Let the cloud providers handle everything else.
Believe it or not you can get infinite scaling, full security, and high performance for nearly zero operational cost. You should concentrate on building features that add value for your customers. And you can do that much faster when you don’t have to worry about anything else.
Red Badger built a customer portal for CarTrawler in 2 months. With multiple microservices that cost from $10 each a month to run. At scale. We used serverless architectures…
Use the cloud’s highest level of abstraction - Go Serverless!
Serverless doesn’t mean no servers, just that servers are no longer something we have to think about. Along with scalability and networking infrastructure. It’s really Functions-as-a-Service (FaaS) and simply amounts to providing code that we want to be run when an event such as a website visit, or some data from an IoT device, or a message from another application, happens.

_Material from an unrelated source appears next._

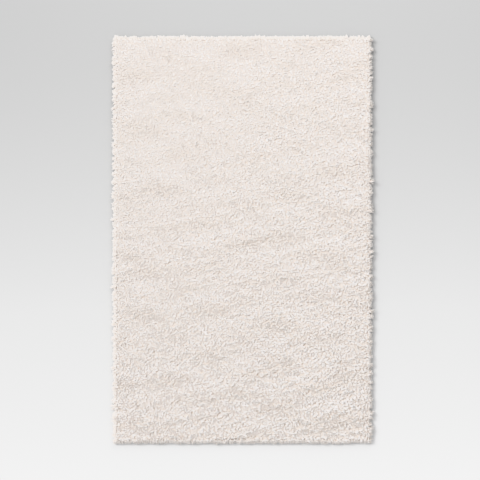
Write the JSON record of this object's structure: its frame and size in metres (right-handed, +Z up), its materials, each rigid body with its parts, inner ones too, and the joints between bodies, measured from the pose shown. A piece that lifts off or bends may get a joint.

Serverless is perfect for stateless transformations (i.e. take some data from somewhere, do something with it and send it somewhere else), and that’s a surprisingly large number of applications (including websites and APIs). Because scaling is extremely fast and handled by the provider, it’s also great for bursts of peak traffic and saves you the (still extremely challenging) tasks of having to set this up yourself.
Serverless encourages microservice architectures and allows us to concentrate on writing code that delivers value rather than worrying about orthogonal concerns such as scalability, security, and reliability. It’s also really, really cheap (you can invoke a function millions of times for a dollar!) largely because you don’t have pay for servers sitting idle.
Amazon is leading the way with its Lambda offering. Microsoft has Azure Functions in beta. Google Cloud Functions and Auth0 Webtasks are also competing. IBM’s OpenWhisk is open-source and may well become important for running serverless on-premise.
As serverless matures it is bound to become the defacto way that we run code in the cloud (and probably on-premise too).